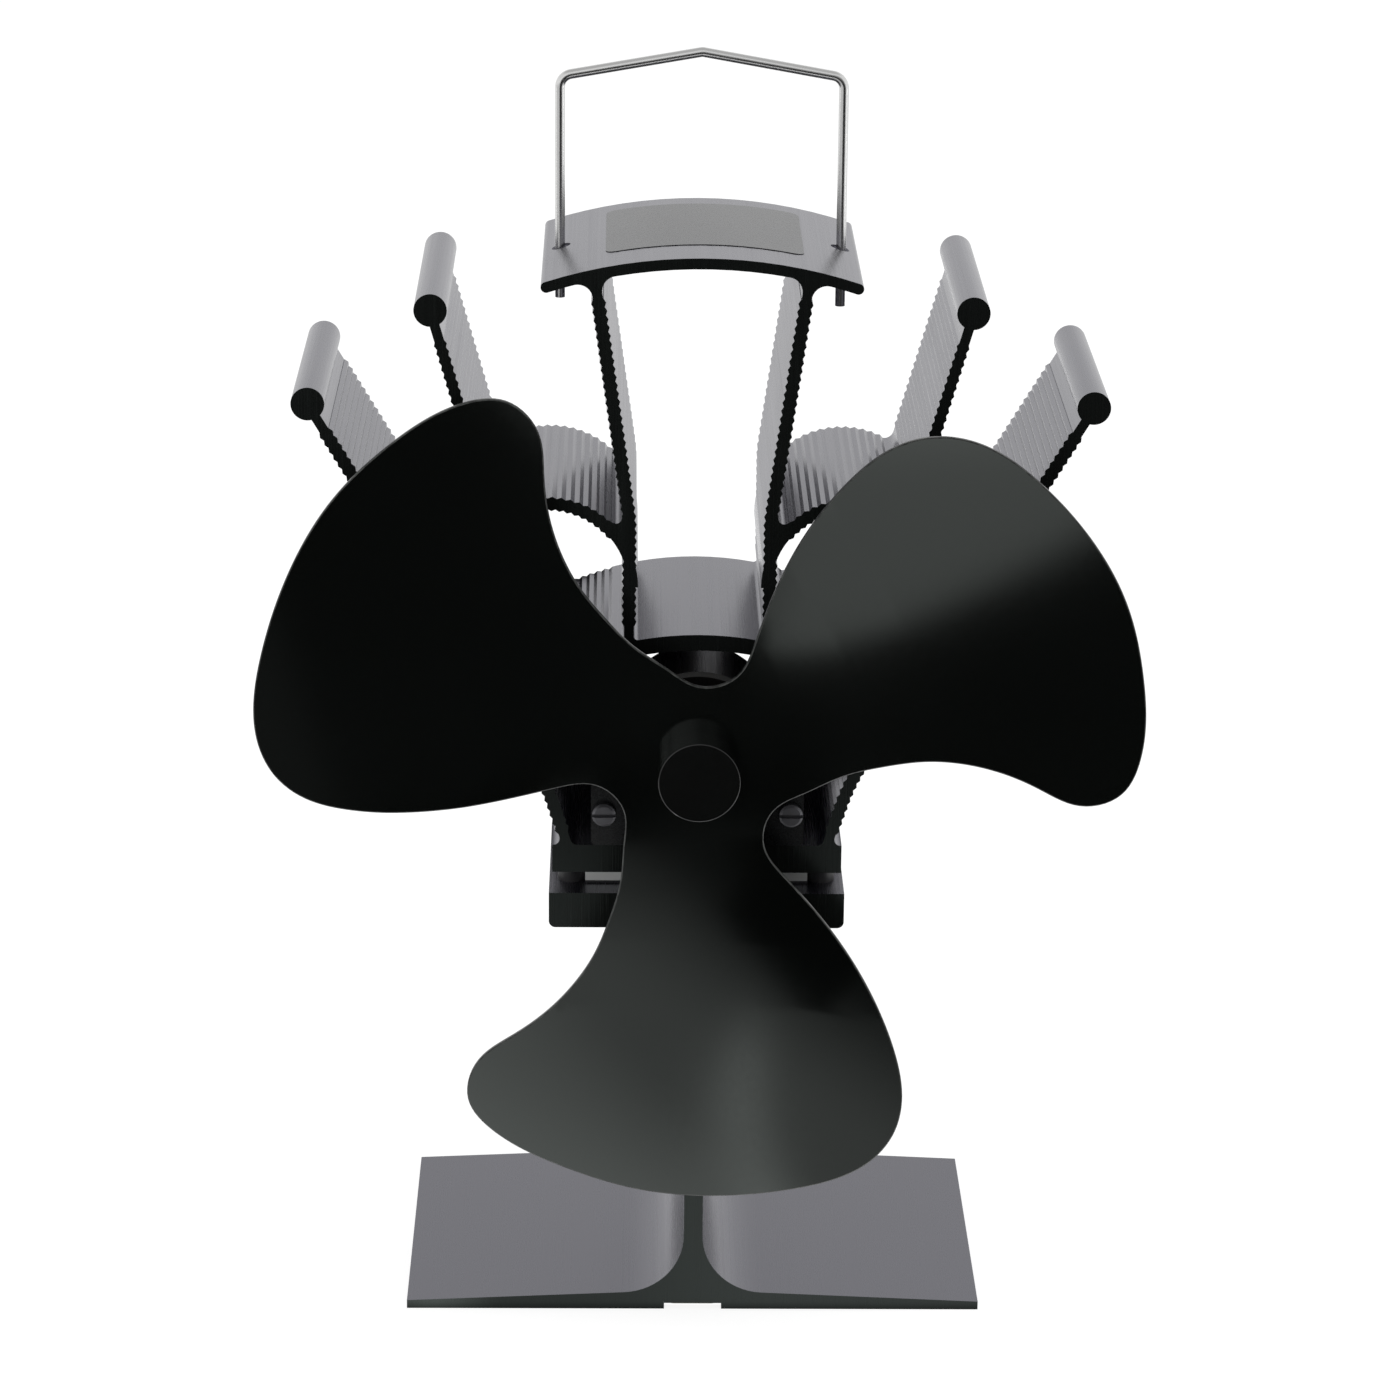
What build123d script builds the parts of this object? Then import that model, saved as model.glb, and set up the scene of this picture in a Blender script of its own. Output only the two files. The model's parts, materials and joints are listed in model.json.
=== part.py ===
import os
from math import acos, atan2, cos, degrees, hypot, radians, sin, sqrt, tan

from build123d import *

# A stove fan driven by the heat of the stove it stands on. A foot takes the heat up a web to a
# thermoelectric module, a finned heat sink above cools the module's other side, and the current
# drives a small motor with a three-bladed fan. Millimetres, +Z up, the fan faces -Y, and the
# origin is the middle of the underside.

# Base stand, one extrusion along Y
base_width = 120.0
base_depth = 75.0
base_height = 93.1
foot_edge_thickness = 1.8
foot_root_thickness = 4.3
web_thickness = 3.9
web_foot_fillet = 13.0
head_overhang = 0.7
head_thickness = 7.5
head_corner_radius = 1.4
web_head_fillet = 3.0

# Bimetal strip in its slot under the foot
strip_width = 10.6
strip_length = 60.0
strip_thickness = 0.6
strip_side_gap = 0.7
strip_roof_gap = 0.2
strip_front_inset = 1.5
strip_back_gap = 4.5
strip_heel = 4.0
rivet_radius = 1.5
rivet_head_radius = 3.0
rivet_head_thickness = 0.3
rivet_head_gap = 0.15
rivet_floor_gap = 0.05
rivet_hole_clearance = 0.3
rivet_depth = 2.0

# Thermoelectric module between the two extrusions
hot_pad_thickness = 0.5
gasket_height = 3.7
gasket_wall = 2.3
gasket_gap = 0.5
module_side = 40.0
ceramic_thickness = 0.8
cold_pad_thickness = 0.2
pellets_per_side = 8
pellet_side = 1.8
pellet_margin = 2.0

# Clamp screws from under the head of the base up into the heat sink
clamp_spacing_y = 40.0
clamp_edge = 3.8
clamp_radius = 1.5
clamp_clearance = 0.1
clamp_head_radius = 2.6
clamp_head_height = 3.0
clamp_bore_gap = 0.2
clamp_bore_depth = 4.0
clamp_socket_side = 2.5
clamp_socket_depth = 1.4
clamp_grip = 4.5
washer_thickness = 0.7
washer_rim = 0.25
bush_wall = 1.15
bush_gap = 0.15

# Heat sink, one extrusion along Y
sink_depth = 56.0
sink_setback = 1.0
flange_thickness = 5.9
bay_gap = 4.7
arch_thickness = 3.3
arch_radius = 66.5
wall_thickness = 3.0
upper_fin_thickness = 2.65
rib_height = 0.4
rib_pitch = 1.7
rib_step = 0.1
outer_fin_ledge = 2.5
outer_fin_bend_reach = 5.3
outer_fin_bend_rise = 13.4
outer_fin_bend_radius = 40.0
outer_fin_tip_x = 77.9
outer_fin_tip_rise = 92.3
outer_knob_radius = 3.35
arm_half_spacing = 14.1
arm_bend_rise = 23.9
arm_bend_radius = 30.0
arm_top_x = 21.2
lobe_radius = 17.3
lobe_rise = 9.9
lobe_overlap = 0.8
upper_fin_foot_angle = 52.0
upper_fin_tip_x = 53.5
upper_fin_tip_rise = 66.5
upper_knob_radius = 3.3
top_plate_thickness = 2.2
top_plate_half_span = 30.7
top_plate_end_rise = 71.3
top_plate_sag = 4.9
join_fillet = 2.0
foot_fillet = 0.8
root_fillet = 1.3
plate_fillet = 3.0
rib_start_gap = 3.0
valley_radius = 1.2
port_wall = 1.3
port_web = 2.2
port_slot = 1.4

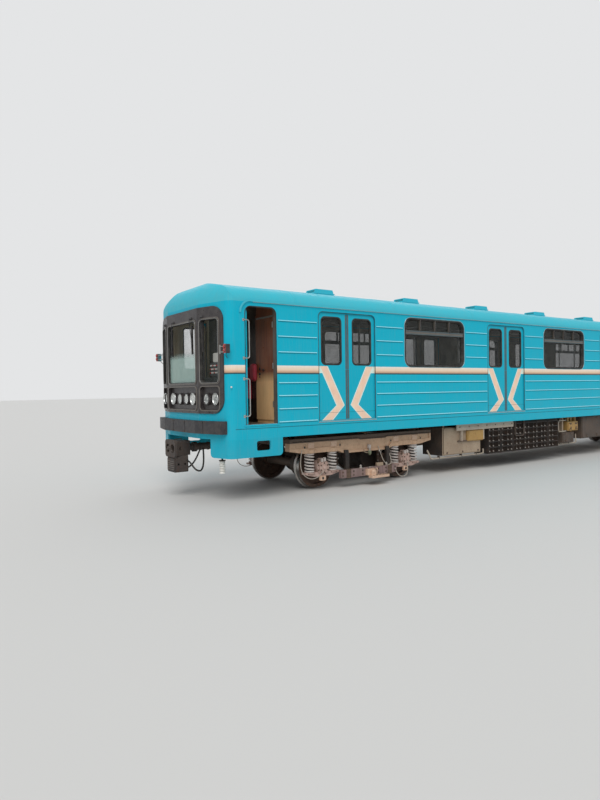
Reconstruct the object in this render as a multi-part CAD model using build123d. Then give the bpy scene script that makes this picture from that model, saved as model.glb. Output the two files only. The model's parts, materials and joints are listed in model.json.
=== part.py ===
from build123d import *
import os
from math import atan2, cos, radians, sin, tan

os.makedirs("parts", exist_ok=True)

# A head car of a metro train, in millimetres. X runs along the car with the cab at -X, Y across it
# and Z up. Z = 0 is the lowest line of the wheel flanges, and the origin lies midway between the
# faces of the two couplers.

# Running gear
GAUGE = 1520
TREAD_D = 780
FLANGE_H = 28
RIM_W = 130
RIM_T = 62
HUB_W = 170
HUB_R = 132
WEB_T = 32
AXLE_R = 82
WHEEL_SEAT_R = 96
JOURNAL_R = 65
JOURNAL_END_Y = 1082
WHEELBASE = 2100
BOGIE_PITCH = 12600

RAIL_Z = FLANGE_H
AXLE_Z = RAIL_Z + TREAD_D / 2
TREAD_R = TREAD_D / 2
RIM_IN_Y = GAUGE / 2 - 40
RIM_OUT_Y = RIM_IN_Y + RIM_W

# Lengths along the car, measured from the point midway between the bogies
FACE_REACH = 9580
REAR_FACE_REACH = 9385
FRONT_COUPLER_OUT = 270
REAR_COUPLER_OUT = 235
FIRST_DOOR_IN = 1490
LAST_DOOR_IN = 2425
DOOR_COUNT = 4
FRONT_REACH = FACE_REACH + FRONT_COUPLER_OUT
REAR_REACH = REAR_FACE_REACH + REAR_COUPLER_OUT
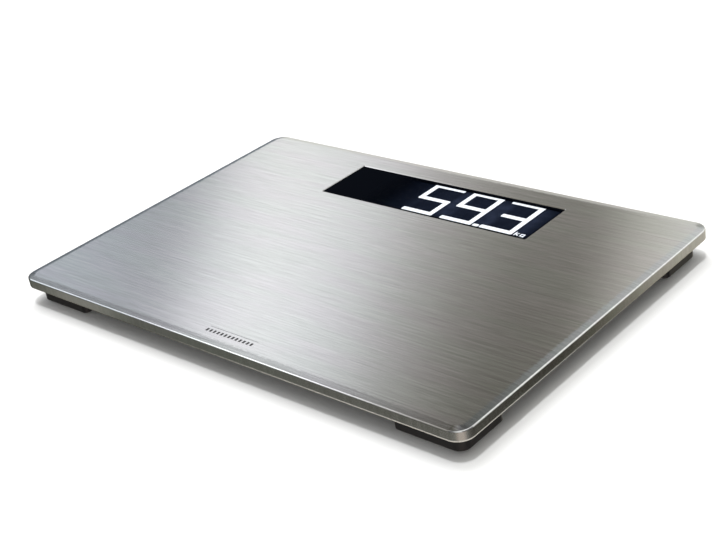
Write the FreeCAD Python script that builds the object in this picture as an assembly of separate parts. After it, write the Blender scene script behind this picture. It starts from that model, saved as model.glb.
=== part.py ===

┄┄┄┄┄┄┄┄┄┄┄┄┄┄┄┄┄┄┄┄

> **Task requirements**: Provide an exact reproduction of all the entries shown above.

> **Solution to this exercise**:
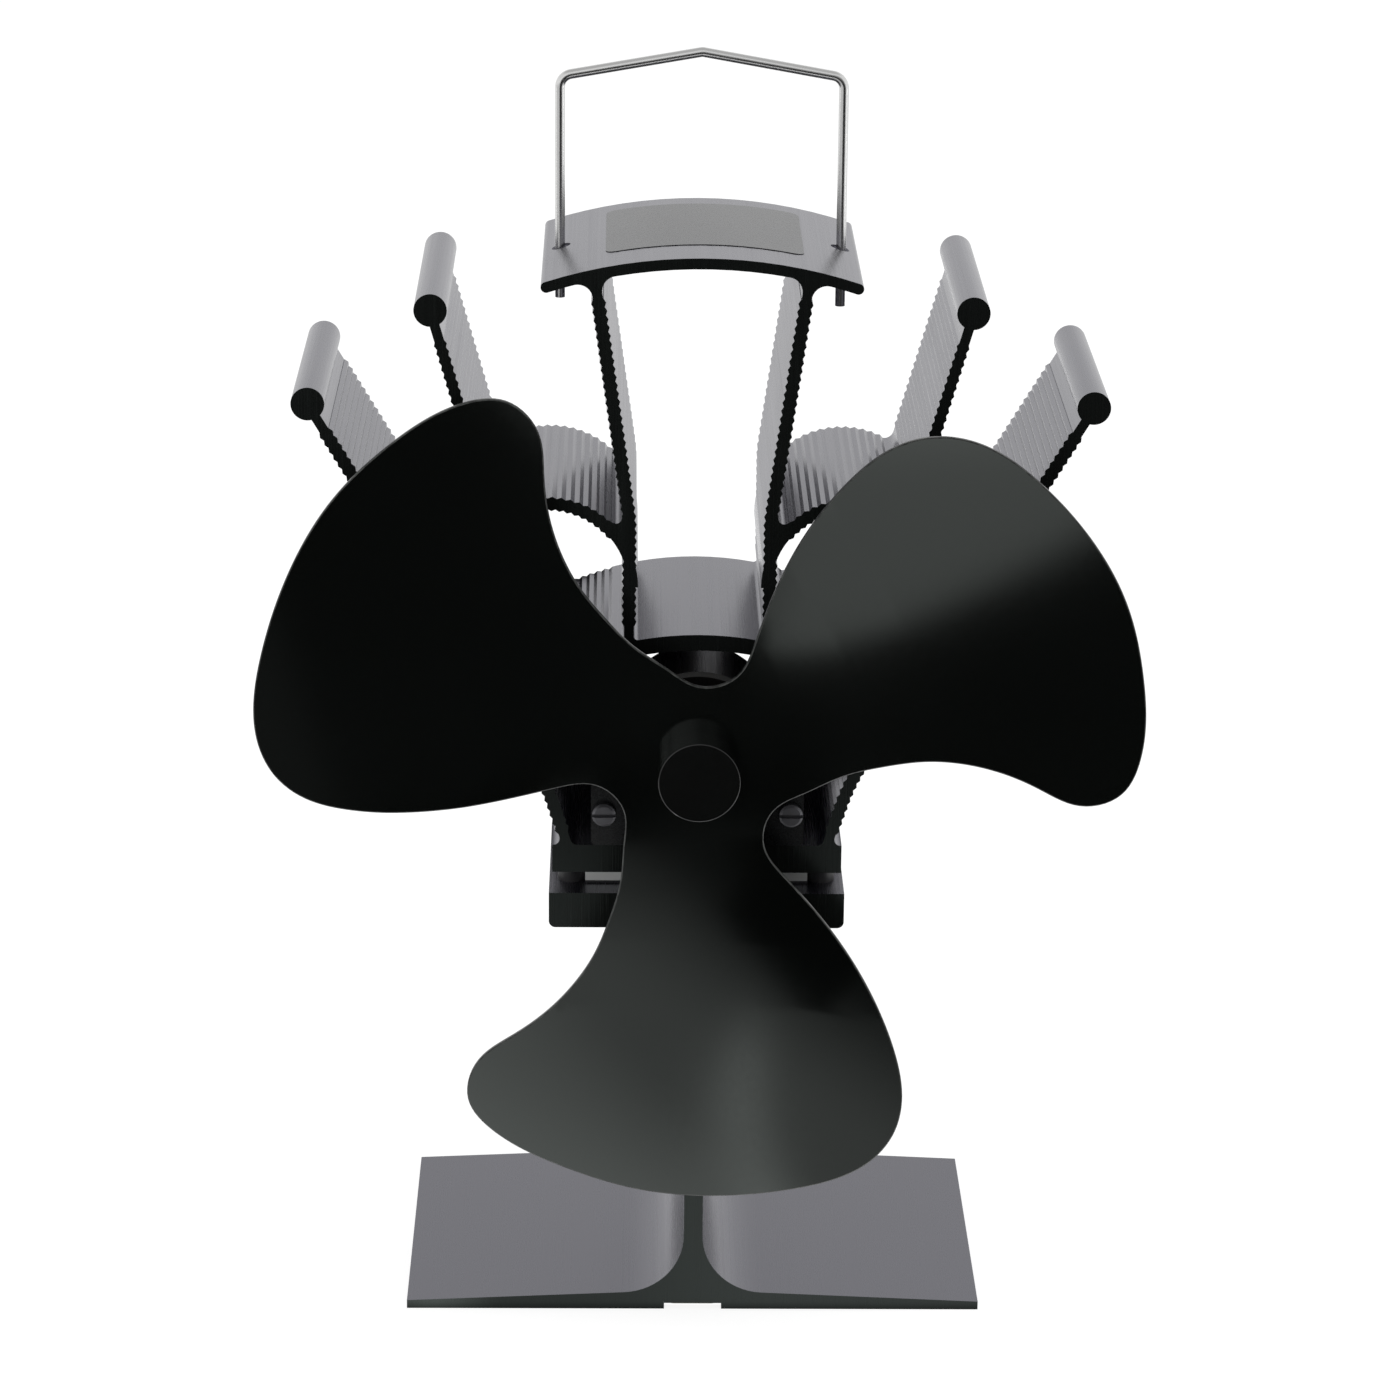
What build123d script builds the parts of this object? Then import that model, saved as model.glb, and set up the scene of this picture in a Blender script of its own. Output only the two files. The model's parts, materials and joints are listed in model.json.
=== part.py ===
import os
from math import acos, atan2, cos, degrees, hypot, radians, sin, sqrt, tan

from build123d import *

# A stove fan driven by the heat of the stove it stands on. A foot takes the heat up a web to a
# thermoelectric module, a finned heat sink above cools the module's other side, and the current
# drives a small motor with a three-bladed fan. Millimetres, +Z up, the fan faces -Y, and the
# origin is the middle of the underside.

# Base stand, one extrusion along Y
base_width = 120.0
base_depth = 75.0
base_height = 93.1
foot_edge_thickness = 1.8
foot_root_thickness = 4.3
web_thickness = 3.9
web_foot_fillet = 13.0
head_overhang = 0.7
head_thickness = 7.5
head_corner_radius = 1.4
web_head_fillet = 3.0

# Bimetal strip in its slot under the foot
strip_width = 10.6
strip_length = 60.0
strip_thickness = 0.6
strip_side_gap = 0.7
strip_roof_gap = 0.2
strip_front_inset = 1.5
strip_back_gap = 4.5
strip_heel = 4.0
rivet_radius = 1.5
rivet_head_radius = 3.0
rivet_head_thickness = 0.3
rivet_head_gap = 0.15
rivet_floor_gap = 0.05
rivet_hole_clearance = 0.3
rivet_depth = 2.0

# Thermoelectric module between the two extrusions
hot_pad_thickness = 0.5
gasket_height = 3.7
gasket_wall = 2.3
gasket_gap = 0.5
module_side = 40.0
ceramic_thickness = 0.8
cold_pad_thickness = 0.2
pellets_per_side = 8
pellet_side = 1.8
pellet_margin = 2.0

# Clamp screws from under the head of the base up into the heat sink
clamp_spacing_y = 40.0
clamp_edge = 3.8
clamp_radius = 1.5
clamp_clearance = 0.1
clamp_head_radius = 2.6
clamp_head_height = 3.0
clamp_bore_gap = 0.2
clamp_bore_depth = 4.0
clamp_socket_side = 2.5
clamp_socket_depth = 1.4
clamp_grip = 4.5
washer_thickness = 0.7
washer_rim = 0.25
bush_wall = 1.15
bush_gap = 0.15

# Heat sink, one extrusion along Y
sink_depth = 56.0
sink_setback = 1.0
flange_thickness = 5.9
bay_gap = 4.7
arch_thickness = 3.3
arch_radius = 66.5
wall_thickness = 3.0
upper_fin_thickness = 2.65
rib_height = 0.4
rib_pitch = 1.7
rib_step = 0.1
outer_fin_ledge = 2.5
outer_fin_bend_reach = 5.3
outer_fin_bend_rise = 13.4
outer_fin_bend_radius = 40.0
outer_fin_tip_x = 77.9
outer_fin_tip_rise = 92.3
outer_knob_radius = 3.35
arm_half_spacing = 14.1
arm_bend_rise = 23.9
arm_bend_radius = 30.0
arm_top_x = 21.2
lobe_radius = 17.3
lobe_rise = 9.9
lobe_overlap = 0.8
upper_fin_foot_angle = 52.0
upper_fin_tip_x = 53.5
upper_fin_tip_rise = 66.5
upper_knob_radius = 3.3
top_plate_thickness = 2.2
top_plate_half_span = 30.7
top_plate_end_rise = 71.3
top_plate_sag = 4.9
join_fillet = 2.0
foot_fillet = 0.8
root_fillet = 1.3
plate_fillet = 3.0
rib_start_gap = 3.0
valley_radius = 1.2
port_wall = 1.3
port_web = 2.2
port_slot = 1.4

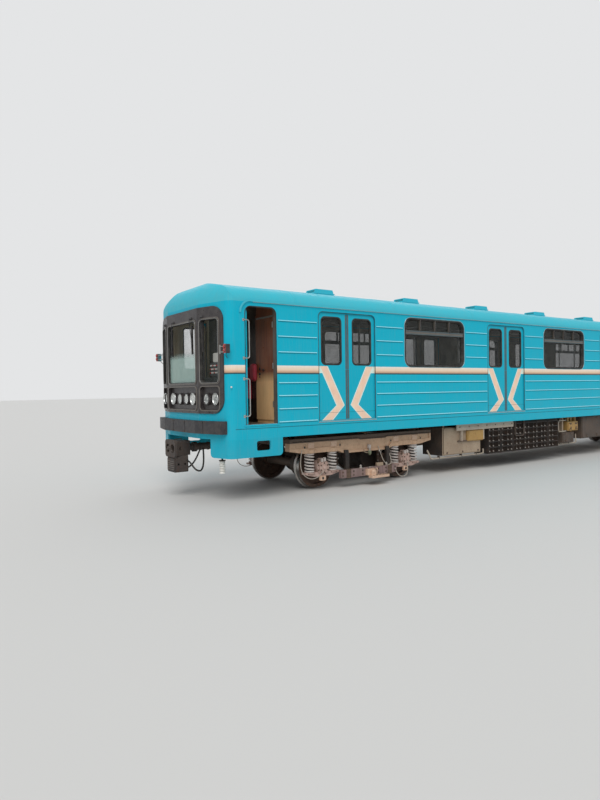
Reconstruct the object in this render as a multi-part CAD model using build123d. Then give the bpy scene script that makes this picture from that model, saved as model.glb. Output the two files only. The model's parts, materials and joints are listed in model.json.
=== part.py ===
from build123d import *
import os
from math import atan2, cos, radians, sin, tan

os.makedirs("parts", exist_ok=True)

# A head car of a metro train, in millimetres. X runs along the car with the cab at -X, Y across it
# and Z up. Z = 0 is the lowest line of the wheel flanges, and the origin lies midway between the
# faces of the two couplers.

# Running gear
GAUGE = 1520
TREAD_D = 780
FLANGE_H = 28
RIM_W = 130
RIM_T = 62
HUB_W = 170
HUB_R = 132
WEB_T = 32
AXLE_R = 82
WHEEL_SEAT_R = 96
JOURNAL_R = 65
JOURNAL_END_Y = 1082
WHEELBASE = 2100
BOGIE_PITCH = 12600

RAIL_Z = FLANGE_H
AXLE_Z = RAIL_Z + TREAD_D / 2
TREAD_R = TREAD_D / 2
RIM_IN_Y = GAUGE / 2 - 40
RIM_OUT_Y = RIM_IN_Y + RIM_W

# Lengths along the car, measured from the point midway between the bogies
FACE_REACH = 9580
REAR_FACE_REACH = 9385
FRONT_COUPLER_OUT = 270
REAR_COUPLER_OUT = 235
FIRST_DOOR_IN = 1490
LAST_DOOR_IN = 2425
DOOR_COUNT = 4
FRONT_REACH = FACE_REACH + FRONT_COUPLER_OUT
REAR_REACH = REAR_FACE_REACH + REAR_COUPLER_OUT
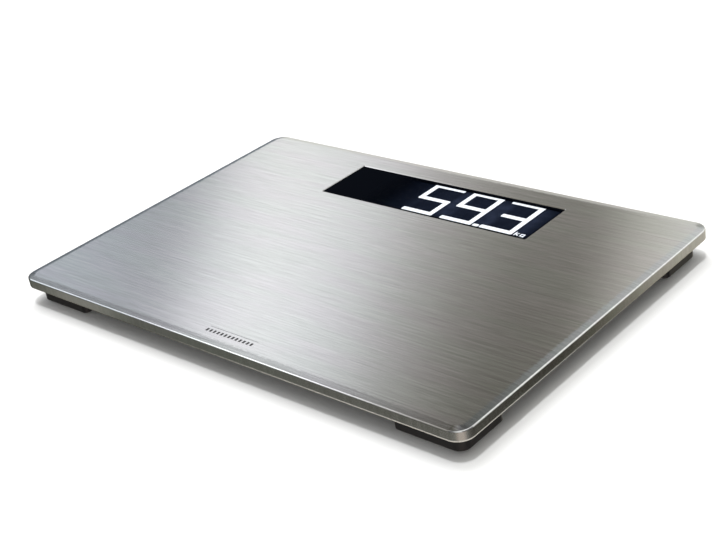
Write the FreeCAD Python script that builds the object in this picture as an assembly of separate parts. After it, write the Blender scene script behind this picture. It starts from that model, saved as model.glb.
=== part.py ===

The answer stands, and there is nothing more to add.